Entries with model source code
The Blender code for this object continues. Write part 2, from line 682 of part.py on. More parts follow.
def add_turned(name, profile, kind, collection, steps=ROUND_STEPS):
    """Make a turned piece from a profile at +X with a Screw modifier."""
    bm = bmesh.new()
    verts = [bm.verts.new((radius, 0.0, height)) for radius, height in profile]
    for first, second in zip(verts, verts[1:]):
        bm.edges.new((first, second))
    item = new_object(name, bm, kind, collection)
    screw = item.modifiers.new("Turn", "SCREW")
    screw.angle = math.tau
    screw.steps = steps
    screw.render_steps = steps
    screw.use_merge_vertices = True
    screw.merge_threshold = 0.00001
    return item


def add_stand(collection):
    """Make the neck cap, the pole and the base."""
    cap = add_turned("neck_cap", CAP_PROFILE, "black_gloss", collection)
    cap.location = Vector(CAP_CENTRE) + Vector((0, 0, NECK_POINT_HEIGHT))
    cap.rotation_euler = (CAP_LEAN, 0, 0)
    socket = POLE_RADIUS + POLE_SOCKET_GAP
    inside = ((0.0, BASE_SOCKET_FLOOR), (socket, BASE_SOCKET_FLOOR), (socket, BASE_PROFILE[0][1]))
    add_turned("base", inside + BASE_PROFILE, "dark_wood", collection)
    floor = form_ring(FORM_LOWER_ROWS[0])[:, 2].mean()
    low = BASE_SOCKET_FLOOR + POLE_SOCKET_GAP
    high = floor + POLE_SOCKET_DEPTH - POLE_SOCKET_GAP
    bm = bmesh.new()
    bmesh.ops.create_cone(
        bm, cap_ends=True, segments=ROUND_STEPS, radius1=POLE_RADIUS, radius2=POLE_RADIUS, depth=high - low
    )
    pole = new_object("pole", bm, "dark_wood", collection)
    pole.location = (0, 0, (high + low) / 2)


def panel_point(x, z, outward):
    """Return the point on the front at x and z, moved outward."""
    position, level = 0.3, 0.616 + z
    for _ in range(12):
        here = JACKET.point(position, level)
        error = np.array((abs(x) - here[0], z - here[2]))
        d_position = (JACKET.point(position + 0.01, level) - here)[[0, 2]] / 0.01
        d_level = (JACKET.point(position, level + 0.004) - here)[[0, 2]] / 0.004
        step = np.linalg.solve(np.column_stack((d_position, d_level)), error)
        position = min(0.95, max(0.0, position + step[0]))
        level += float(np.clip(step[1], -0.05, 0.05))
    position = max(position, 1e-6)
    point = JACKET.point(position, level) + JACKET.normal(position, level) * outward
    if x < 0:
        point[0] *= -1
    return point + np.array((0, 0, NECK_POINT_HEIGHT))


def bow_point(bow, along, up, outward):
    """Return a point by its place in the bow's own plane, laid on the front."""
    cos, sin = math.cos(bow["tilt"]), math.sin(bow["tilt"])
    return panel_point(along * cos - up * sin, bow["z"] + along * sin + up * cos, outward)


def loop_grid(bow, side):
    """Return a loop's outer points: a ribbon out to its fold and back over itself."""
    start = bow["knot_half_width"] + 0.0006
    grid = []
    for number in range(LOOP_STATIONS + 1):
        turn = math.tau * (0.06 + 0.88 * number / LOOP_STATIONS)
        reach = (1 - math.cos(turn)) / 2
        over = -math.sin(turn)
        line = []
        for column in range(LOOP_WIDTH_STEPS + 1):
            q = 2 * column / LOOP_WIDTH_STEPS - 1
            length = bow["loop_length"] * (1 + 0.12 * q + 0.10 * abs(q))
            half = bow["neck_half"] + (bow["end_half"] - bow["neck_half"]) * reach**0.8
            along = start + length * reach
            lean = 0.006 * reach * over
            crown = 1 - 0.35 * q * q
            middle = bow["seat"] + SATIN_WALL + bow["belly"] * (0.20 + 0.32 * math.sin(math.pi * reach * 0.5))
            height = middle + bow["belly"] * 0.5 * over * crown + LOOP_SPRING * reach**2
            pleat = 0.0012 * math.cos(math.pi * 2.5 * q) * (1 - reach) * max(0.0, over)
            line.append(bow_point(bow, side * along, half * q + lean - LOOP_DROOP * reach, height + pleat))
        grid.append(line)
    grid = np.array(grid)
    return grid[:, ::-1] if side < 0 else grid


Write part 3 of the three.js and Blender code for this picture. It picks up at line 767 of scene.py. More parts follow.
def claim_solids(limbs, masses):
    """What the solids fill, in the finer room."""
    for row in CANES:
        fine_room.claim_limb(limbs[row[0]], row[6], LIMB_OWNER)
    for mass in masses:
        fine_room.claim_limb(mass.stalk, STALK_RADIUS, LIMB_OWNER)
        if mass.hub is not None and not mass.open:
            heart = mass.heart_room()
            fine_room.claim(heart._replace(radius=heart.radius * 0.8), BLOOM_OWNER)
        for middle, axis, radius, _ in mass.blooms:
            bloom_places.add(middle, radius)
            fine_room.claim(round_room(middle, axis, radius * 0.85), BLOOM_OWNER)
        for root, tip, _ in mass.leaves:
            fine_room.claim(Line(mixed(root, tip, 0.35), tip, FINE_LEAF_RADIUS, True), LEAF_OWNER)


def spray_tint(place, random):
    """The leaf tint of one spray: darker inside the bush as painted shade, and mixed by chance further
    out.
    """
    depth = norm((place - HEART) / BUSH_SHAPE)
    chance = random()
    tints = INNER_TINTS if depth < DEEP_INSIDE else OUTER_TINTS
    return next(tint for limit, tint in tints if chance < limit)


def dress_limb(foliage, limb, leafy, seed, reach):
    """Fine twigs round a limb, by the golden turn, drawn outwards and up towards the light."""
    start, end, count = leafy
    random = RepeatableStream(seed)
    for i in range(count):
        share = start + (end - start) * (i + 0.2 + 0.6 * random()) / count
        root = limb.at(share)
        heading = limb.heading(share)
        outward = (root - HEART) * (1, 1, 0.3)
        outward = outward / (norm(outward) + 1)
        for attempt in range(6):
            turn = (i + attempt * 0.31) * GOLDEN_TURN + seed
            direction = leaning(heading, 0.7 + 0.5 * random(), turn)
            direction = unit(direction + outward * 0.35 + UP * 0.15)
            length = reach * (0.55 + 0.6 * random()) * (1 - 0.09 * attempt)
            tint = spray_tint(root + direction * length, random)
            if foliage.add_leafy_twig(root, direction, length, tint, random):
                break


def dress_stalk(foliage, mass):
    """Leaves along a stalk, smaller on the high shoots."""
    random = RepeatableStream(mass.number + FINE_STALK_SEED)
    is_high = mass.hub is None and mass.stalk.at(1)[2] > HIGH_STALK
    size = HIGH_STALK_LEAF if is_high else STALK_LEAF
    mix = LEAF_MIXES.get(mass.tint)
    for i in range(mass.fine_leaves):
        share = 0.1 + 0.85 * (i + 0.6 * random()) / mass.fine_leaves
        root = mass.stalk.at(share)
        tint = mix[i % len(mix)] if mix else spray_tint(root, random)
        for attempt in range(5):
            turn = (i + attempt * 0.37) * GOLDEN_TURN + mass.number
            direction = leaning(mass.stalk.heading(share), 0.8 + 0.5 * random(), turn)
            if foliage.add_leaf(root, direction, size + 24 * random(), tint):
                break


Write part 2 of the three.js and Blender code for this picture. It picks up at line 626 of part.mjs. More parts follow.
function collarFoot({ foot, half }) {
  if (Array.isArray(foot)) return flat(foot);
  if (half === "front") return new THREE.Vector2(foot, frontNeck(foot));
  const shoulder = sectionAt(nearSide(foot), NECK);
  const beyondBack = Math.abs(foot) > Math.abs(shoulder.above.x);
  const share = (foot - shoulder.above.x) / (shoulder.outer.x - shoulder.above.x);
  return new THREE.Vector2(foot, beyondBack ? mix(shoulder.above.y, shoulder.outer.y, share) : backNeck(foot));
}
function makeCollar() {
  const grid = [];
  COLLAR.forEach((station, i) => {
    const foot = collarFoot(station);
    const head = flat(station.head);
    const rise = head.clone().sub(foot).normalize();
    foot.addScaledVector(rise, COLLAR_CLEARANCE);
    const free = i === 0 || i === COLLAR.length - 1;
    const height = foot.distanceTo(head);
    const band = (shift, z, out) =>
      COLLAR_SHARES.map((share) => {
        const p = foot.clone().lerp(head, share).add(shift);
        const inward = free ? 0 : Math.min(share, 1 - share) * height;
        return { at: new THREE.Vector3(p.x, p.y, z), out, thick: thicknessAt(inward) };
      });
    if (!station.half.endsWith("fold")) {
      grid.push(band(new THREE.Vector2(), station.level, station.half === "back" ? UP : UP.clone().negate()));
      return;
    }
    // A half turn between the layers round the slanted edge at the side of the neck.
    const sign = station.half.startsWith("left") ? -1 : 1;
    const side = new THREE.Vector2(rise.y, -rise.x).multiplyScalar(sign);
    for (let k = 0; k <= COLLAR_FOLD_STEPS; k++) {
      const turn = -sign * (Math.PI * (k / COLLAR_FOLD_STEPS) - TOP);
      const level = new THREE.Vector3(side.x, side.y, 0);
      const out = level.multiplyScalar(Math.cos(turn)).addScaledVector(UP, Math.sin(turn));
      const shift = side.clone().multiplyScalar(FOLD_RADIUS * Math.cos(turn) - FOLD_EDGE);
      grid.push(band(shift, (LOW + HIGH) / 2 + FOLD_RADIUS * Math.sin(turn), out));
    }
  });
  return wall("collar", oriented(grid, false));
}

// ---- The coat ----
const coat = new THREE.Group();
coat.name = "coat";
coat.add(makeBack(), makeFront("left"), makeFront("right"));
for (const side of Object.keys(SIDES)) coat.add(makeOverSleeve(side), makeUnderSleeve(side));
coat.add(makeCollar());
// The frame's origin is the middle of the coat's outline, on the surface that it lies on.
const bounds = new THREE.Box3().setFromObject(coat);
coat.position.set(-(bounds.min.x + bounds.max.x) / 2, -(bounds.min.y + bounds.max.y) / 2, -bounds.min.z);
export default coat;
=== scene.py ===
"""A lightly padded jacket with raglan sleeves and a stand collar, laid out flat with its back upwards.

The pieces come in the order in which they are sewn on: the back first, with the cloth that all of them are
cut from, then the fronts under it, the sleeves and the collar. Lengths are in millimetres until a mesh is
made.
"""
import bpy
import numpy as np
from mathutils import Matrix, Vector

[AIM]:
Exactly reproduce the stretch from the line with "---- The coat" through the line with "its back upwards.", including both ends and nothing else.

[RESPONSE TO THIS TASK]:
// ---- The coat ----
const coat = new THREE.Group();
coat.name = "coat";
coat.add(makeBack(), makeFront("left"), makeFront("right"));
for (const side of Object.keys(SIDES)) coat.add(makeOverSleeve(side), makeUnderSleeve(side));
coat.add(makeCollar());
// The frame's origin is the middle of the coat's outline, on the surface that it lies on.
const bounds = new THREE.Box3().setFromObject(coat);
coat.position.set(-(bounds.min.x + bounds.max.x) / 2, -(bounds.min.y + bounds.max.y) / 2, -bounds.min.z);
export default coat;
=== scene.py ===
"""A lightly padded jacket with raglan sleeves and a stand collar, laid out flat with its back upwards.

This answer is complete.